Begin at the first line below and copy each line exactly, ending with the line where "Lengths in millimetres." appears.

++++

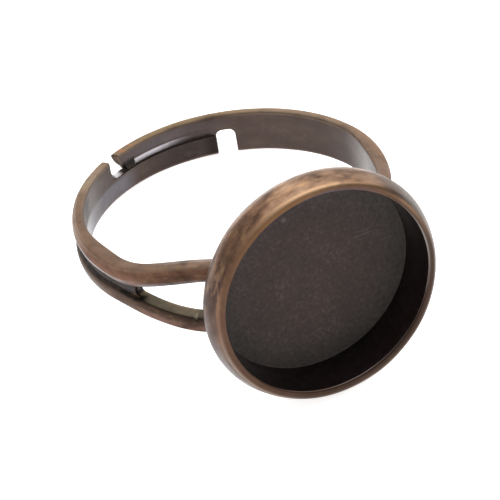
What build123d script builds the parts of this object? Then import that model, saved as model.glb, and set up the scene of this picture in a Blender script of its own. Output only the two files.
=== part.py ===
"""Ring blank: an adjustable finger ring with a round cup for a stone. Lengths in millimetres.

The ring is modelled about its finger hole: the hole's axis is Z and the cup looks along +X.
The band is two ribs side by side with a web between them. Towards the cup they part into a
fork of two arms on each side, soldered to the cup's back. At the other end the band is cut
into two tongues that lie side by side, so that it can be opened or squeezed to a finger.
At the end the ring is laid on its side, as it rests on a table.
"""
from build123d import *
import os

# Band
FINGER_D = 17.0          # inside of the band
RIB_W = 1.34             # foot of each rib, along the finger
RIB_T = 0.75             # from the finger hole to a rib's crest
SHOULDER_T = 0.57        # from the finger hole to the crease on each side of the crest
RIB_DRAFT = 0.23         # how far a rib's side leans in between its foot and that crease
WEB_T = 0.52             # from the finger hole to the web's outer face, between the ribs
WEB_INSET = 0.02         # the web's inner face stands back this far from the finger hole
FOOT_R = 0.10            # rounding of a rib's edges at the finger hole
CREASE_R = 0.12          # rounding of a rib's creases

# Fork, with angles about the finger hole from the cup's direction
FORK_START = 75.0        # the ribs begin to part, in degrees
FORK_SETTLED = 34.0      # the arms run level again
ARM_SPREAD = 1.05        # how far each arm has moved along the finger by then
ARM_STEPS = 8            # sections along the parting stretch
CROTCH_ANGLE = 61.0      # the opening between the arms ends here
CROTCH_R = 0.26          # rounding of that end
ARM_SEAT = 0.20          # how deep the arms' ends stand in the cup's back

# Split in the back of the band
UPPER_GAP_ANGLE = 210.2  # middle of the gap past the upper tongue's tip
UPPER_GAP_W = 1.40
LOWER_GAP_ANGLE = 158.2  # middle of the gap past the lower tongue's tip
LOWER_GAP_W = 1.15
GAP_CORNER_R = 0.38      # rounding at the bottom of the gaps
LOWER_GAP_RISE = 0.30    # how far the lower gap reaches past the line between the tongues
UPPER_GAP_RISE = 0.06
SLIT_W = 0.08            # between the tongues
EASE_W = 0.42            # bevel along the upper tongue's inner edge, along the finger
EASE_T = 0.12            # the same bevel, through the band
EASE_ANGLE = 198.0       # the bevel ends here, short of the tip

# Cup
CUP_D = 12.1             # inside, for a stone of 12
CUP_DEPTH = 2.50
CUP_FLOOR_T = 0.36
LIP_W = 0.63             # wall at the mouth
BELLY_OUT = 1.05         # the side's widest corner stands this far out from the inside
BELLY_DEPTH = 1.53       # that corner, below the mouth
CUP_SEAT = 8.25          # back of the cup, from the middle of the finger hole
CUP_SHIFT = 0.70         # the cup is soldered this far to the side
LIP_OUTER_R = 0.26
LIP_INNER_R = 0.10
BELLY_R = 1.20
BACK_R = 0.40
FLOOR_CORNER_R = 0.08

# Search for the angle at which the ring lies
STEEPEST_REST = 60.0
REST_STEPS = 14

FINGER_R = FINGER_D / 2
BAND_W = 2 * RIB_W
CREST_R = FINGER_R + RIB_T
CUT_REACH = 3 * RIB_T    # cutters reach this far to each side of the finger hole's wall
CUP_R = CUP_D / 2
MOUTH_X = CUP_SEAT + CUP_FLOOR_T + CUP_DEPTH
CUP_MIDDLE = Pos(0, CUP_SHIFT, 0)


def revolved(section, start, end):
    """A section drawn in the XZ plane, turned about the finger hole from one angle to another."""
    return revolve(section, Axis.Z, end - start).rotate(Axis.Z, start)


def rib_section(middle):
    """A rib's section in the XZ plane, with its middle at this height."""
    foot = RIB_W / 2
    crease = foot - RIB_DRAFT
    shoulder = FINGER_R + SHOULDER_T
    outline = [
        Line((FINGER_R, -foot), (FINGER_R, foot)),
        Line((FINGER_R, foot), (shoulder, crease)),
        ThreePointArc((shoulder, crease), (CREST_R, 0), (shoulder, -crease)),
        Line((shoulder, -crease), (FINGER_R, -foot)),
    ]
    section = make_face(outline)
    feet = section.vertices().filter_by_position(Axis.X, FINGER_R - FOOT_R, FINGER_R + FOOT_R)
    section = fillet(feet, FOOT_R)
    creases = section.vertices().group_by(Axis.X)[-1]
    section = fillet(creases, CREASE_R)
    return Plane.XZ * Pos(0, middle) * section


def web_section(half_height, inner, outer):
    """A plain strip about the band's middle, in the XZ plane."""
    return Plane.XZ * Pos((inner + outer) / 2, 0) * Rectangle(outer - inner, 2 * half_height)


def arm_rise(angle):
    """How far an arm has moved along the finger at this angle: level, slope, level."""
    share = (FORK_START - angle) / (FORK_START - FORK_SETTLED)
    share = min(max(share, 0), 1)
    return ARM_SPREAD * share * share * (3 - 2 * share)


def arm():
    """The upper arm on the +Y side, from the band to the cup."""
    step = (FORK_START - FORK_SETTLED) / ARM_STEPS
    sections = []
    for row in range(ARM_STEPS + 1):
        angle = FORK_START - step * row
        section = rib_section(RIB_W / 2 + arm_rise(angle))
        sections.append(section.rotate(Axis.Z, angle))
    return loft(sections) + revolved(rib_section(RIB_W / 2 + ARM_SPREAD), 0, FORK_SETTLED)


def upper_rib():
    """The whole upper rib: round the back of the finger, and an arm at each end."""
    right = arm()
    return revolved(rib_section(RIB_W / 2), FORK_START, 360 - FORK_START) + right + mirror(right, Plane.XZ)


def web():
    """The web between the ribs, with a rounded end in each crotch."""
    strip = web_section(RIB_W / 2, FINGER_R + WEB_INSET, FINGER_R + WEB_T)
    ring = revolved(strip, CROTCH_ANGLE, 360 - CROTCH_ANGLE)
    end = Pos(FINGER_R, 0, 0) * Rot(0, 90, 0) * Cylinder(CROTCH_R, CUT_REACH)
    return ring - end.rotate(Axis.Z, CROTCH_ANGLE) - end.rotate(Axis.Z, -CROTCH_ANGLE)


def gap(angle, width, bottom, side):
    """A rounded notch through the band, open towards +Z or -Z."""
    notch = Rectangle(width, BAND_W, align=(Align.CENTER, Align.MIN))
    notch = fillet(notch.vertices().group_by(Axis.Y)[0], GAP_CORNER_R)
    cutter = extrude(Plane.YZ * notch, CUT_REACH, both=True)
    cutter = Pos(FINGER_R, 0, bottom) * cutter
    if side < 0:
        cutter = mirror(cutter, Plane.XY)
    return cutter.rotate(Axis.Z, angle)


def split():
    """What is cut from the back of the band: two gaps, the line between the tongues and a bevel."""
    line = web_section(SLIT_W / 2, FINGER_R - CUT_REACH, FINGER_R + CUT_REACH)
    slit = revolved(line, LOWER_GAP_ANGLE, UPPER_GAP_ANGLE)
    corners = Polyline(
        (FINGER_R - EASE_T, 0),
        (FINGER_R + EASE_T, 0),
        (FINGER_R - EASE_T, 2 * EASE_W),
        close=True,
    )
    bevel = revolved(Plane.XZ * make_face(corners), LOWER_GAP_ANGLE, EASE_ANGLE)
    upper = gap(UPPER_GAP_ANGLE, UPPER_GAP_W, UPPER_GAP_RISE, 1)
    lower = gap(LOWER_GAP_ANGLE, LOWER_GAP_W, -LOWER_GAP_RISE, -1)
    return [slit, bevel, upper, lower]


def band():
    """Ribs and web, split at the back, with the arms' ends cut to the cup's back."""
    upper = upper_rib()
    room = Pos(CUP_SEAT + ARM_SEAT - CREST_R, 0, 0) * Box(2 * CREST_R, 3 * CREST_R, 4 * BAND_W)
    whole = (upper + mirror(upper, Plane.XY) + web()) & room
    for cutter in split():
        whole -= cutter
    return whole


def cup():
    """The round cup, turned about its own axis."""
    back = (CUP_SEAT, CUP_R)
    belly = (MOUTH_X - BELLY_DEPTH, CUP_R + BELLY_OUT)
    lip_outside = (MOUTH_X, CUP_R + LIP_W)
    lip_inside = (MOUTH_X, CUP_R)
    floor_edge = (CUP_SEAT + CUP_FLOOR_T, CUP_R)
    floor_middle = (CUP_SEAT + CUP_FLOOR_T, 0)
    back_middle = (CUP_SEAT, 0)
    corners = [back_middle, back, belly, lip_outside, lip_inside, floor_edge, floor_middle]
    section = make_face(Polyline(*corners, close=True))
    for point, radius in (
        (back, BACK_R),
        (belly, BELLY_R),
        (lip_outside, LIP_OUTER_R),
        (lip_inside, LIP_INNER_R),
        (floor_edge, FLOOR_CORNER_R),
    ):
        corner = section.vertices().sort_by_distance((*point, 0))[0]
        section = fillet(corner, radius)
    return CUP_MIDDLE * revolve(section, Axis.X, 360)


def lowest(part, tilt):
    """Height of the part's lowest point when its cup's end is lifted by this angle."""
    return part.rotate(Axis.Y, -tilt).bounding_box().min.Z


def rest_tilt(round_band, round_cup):
    """The tilt at which the band's far edge and the cup's side are both on the table."""
    least, most = 0, STEEPEST_REST
    for _ in range(REST_STEPS):
        tilt = (least + most) / 2
        if lowest(round_band, tilt) > lowest(round_cup, tilt):
            least = tilt
        else:
            most = tilt
    return tilt


def laid(part, tilt):
    """The part on its side, with the middle of its box over the origin and its lowest point at 0."""
    lying = part.rotate(Axis.Y, -tilt)
    box = lying.bounding_box()
    return Pos(-box.center().X, -box.center().Y, -box.min.Z) * lying


# Band and cup are one piece of soldered metal
split_band = band()
stone_cup = cup()
tilt = rest_tilt(split_band, stone_cup)
ring_blank = laid(split_band + stone_cup, tilt)
print(f"rests at a tilt of {tilt:.2f} degrees")

os.makedirs("parts", exist_ok=True)
export_step(ring_blank, "parts/ring_blank.step")
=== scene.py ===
"""Looks of the ring blank: a round cup for a stone on an adjustable forked band, in antique copper.

Shapes are made about the finger hole, in millimetres: its axis is Z and the cup looks along +X.
Angles run round that axis from the cup's direction, in degrees. to_row() gives the row frame.
"""
import math
import bmesh
import bpy
import numpy as np
from mathutils import Matrix, Vector, noise


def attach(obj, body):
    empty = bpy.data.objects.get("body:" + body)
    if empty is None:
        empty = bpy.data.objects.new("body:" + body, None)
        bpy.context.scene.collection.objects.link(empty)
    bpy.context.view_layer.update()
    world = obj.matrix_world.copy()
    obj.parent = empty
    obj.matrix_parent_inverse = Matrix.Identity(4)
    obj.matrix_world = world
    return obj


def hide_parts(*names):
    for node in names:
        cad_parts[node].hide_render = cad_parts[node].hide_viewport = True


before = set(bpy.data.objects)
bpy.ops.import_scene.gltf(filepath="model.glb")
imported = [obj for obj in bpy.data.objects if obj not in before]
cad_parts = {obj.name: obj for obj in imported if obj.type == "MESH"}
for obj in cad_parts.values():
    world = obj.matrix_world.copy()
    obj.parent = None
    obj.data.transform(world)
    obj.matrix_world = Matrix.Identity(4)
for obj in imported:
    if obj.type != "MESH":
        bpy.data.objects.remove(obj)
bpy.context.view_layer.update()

# Vector noise takes its seed from the clock unless one is set, and each run has to give one shape
UNEVEN_SEED = 3
noise.seed_set(UNEVEN_SEED)

# Place of the ring in the row frame: the finger hole's axis leans by the tilt
TILT = math.radians(17.2888)
HOLE = (-1.7433, 0.0, 3.7944)

# Band. A rib's draft is how far its side leans in between its foot and its shoulder
HOLE_R = 8.5
CREST_R = 9.25
SHOULDER_R = 9.07
OUTER_SHOULDER_R = 9.12
WEB_R = 9.02
RIB_W = 1.34
DRAFT = 0.23
OUTER_DRAFT = 0.09
FOOT_SIZE = 0.20
SHOULDER_SIZE = 0.30
CREASE_SIZE = 0.10
CREST_SHARES = np.linspace(0.62, -0.86, 14)
BAND_STEP = 0.7

# Fork
FORK_START = 75.0
FORK_SETTLED = 34.0
ARM_SPREAD = 1.05
ARM_END_X = 8.45
CROTCH = 61.0
CROTCH_R = 0.26
SLIMMER = 0.07           # the arms' outer shoulders lean in by this much more
SLIMMER_SPAN = 12.0
FULLER = 0.19            # the upper arms' groove sides lean in by this much less
FULLER_START = 80.0
FULLER_SPAN = 20.0
LESS_FULL = 0.3          # this share of it is gone again near the cup
LESS_FULL_START = 46.0
LESS_FULL_SPAN = 12.0
THICKER = 0.20           # the band's inner wall stands in by this much about one angle
THICK_ANGLE = 81.0
THICK_SPAN = 24.0

# Split: two gaps, the line between the tongues and a bevel along the upper tongue's inner edge
LOWER_GAP = 158.2
LOWER_GAP_W = 1.15
LOWER_GAP_RISE = 0.30
UPPER_GAP = 210.2
UPPER_GAP_W = 1.40
UPPER_GAP_RISE = 0.06
GAP_R = 0.38
GAP_EDGE = 0.06
TIP_TURN = 211.05        # the upper tongue's tip is cut as by a gap at this angle
TIP_LEAN = 0.605
TONGUE_END = 209.8       # the whole tip lies before this angle
END_TURN = 207.0         # the band's end past it is cut as by a gap at this angle
SLIT = 0.04
EASE_W = 0.44
EASE_T = 0.12
EASE_END = 198.0

# Places where the band's sections stand closer together: angle, half width and step
DENSE = [
    (CROTCH, 2.6, 0.16),
    (360 - CROTCH, 2.6, 0.16),
    (LOWER_GAP, 4.4, 0.12),
    (EASE_END, 0.9, 0.10),
]

# Cup
CUP_R = 6.05
CUP_Y = 0.70
SEAT_X = 8.25
FLOOR_X = 8.61
WALL_X = 10.2            # the inner wall begins to open out
MOUTH_X = 11.11
MOUTH_R = 6.20
LIP_R = 6.68
BELLY_X = 9.80
BELLY_R = 7.14
AXIS_R = 0.02
WIDER_LIP = 0.09         # the lip is wider by this much on one side
WIDER_AT = 293
WIDER_SPAN = 68
CUP_TURNS = 400
PROFILE_STEP = 0.18

SHARP_EDGE = math.radians(38)


def to_row(p):
    """Points about the finger hole, in millimetres, to the row frame in metres."""
    c, s = math.cos(TILT), math.sin(TILT)
    out = np.empty_like(p)
    out[:, 0] = p[:, 0] * c - p[:, 2] * s + HOLE[0]
    out[:, 1] = p[:, 1] + HOLE[1]
    out[:, 2] = p[:, 0] * s + p[:, 2] * c + HOLE[2]
    return out / 1000


def smooth(t):
    """0 up to 0, 1 from 1 on, and an easy slope between."""
    t = np.clip(t, 0, 1)
    return t * t * (3 - 2 * t)


def hill(angle, middle, width):
    """1 at the middle angle and 0 from the width on, both ways round, in degrees."""
    apart = np.abs((angle - middle + 180) % 360 - 180)
    return 1 - smooth(apart / width)


def folded(angle):
    """Angle from the cup's direction, 0 to 180, on either side."""
    return np.minimum(angle, 360 - angle)


def rib_middle(angle):
    """Height of the upper rib's middle, which rises where the ribs part into arms."""
    parted = smooth((FORK_START - folded(angle)) / (FORK_START - FORK_SETTLED))
    return RIB_W / 2 + ARM_SPREAD * parted


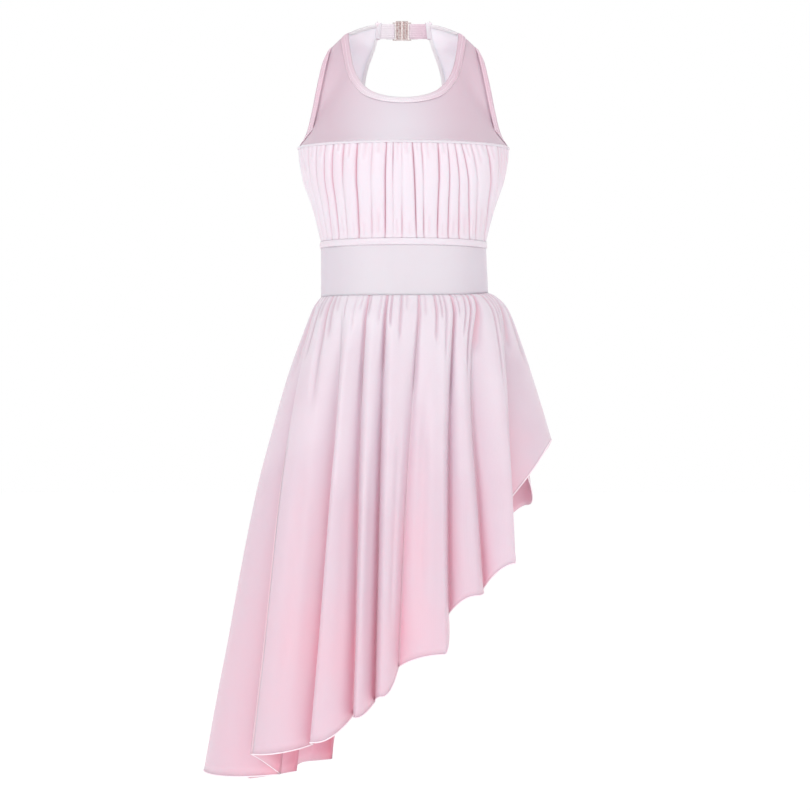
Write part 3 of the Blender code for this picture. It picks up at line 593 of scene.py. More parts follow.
def woven_elastic():
    """Flat woven elastic: close cross ribs of dyed polyester over rubber, satiny and firm.

    The one on the wearer's left is painted pinker, as painted shade."""
    material, tree, shader = start_material("woven elastic")
    flat = add_node(tree, "ShaderNodeTexCoord")
    weft = add_node(
        tree, "ShaderNodeTexWave", {"bands_direction": "X"},
        {"Scale": wave_scale(WEFT_SPACING), "Distortion": 0.3},
        {"Vector": flat.outputs["UV"]},
    )
    split = add_node(tree, "ShaderNodeSeparateXYZ", {}, {}, {"Vector": flat.outputs["Object"]})
    side = add_node(
        tree, "ShaderNodeMapRange", {}, {"From Min": -STRAP_HALF, "From Max": STRAP_HALF},
        {"Value": split.outputs["X"]},
    )
    ramp = add_node(tree, "ShaderNodeValToRGB", {}, {}, {"Fac": side.outputs["Result"]})
    # Painted shade: pale on the wearer's right, pinker on the wearer's left
    ramp.color_ramp.elements[0].color = colour("E4DCE2")
    ramp.color_ramp.elements[1].color = colour("DCC3CF")
    tree.links.new(ramp.outputs["Color"], shader.inputs["Base Color"])
    bump = add_node(
        tree, "ShaderNodeBump", {}, {"Strength": 0.6, "Distance": 0.12 * MM},
        {"Height": weft.outputs["Fac"]},
    )
    tree.links.new(bump.outputs["Normal"], shader.inputs["Normal"])
    shader.inputs["Roughness"].default_value = 0.5
    shader.inputs["Sheen Weight"].default_value = 0.15
    return material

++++

EXPECTED OUTPUT:
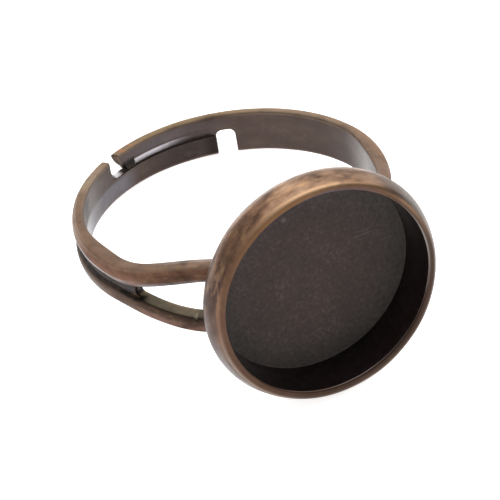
What build123d script builds the parts of this object? Then import that model, saved as model.glb, and set up the scene of this picture in a Blender script of its own. Output only the two files.
=== part.py ===
"""Ring blank: an adjustable finger ring with a round cup for a stone. Lengths in millimetres.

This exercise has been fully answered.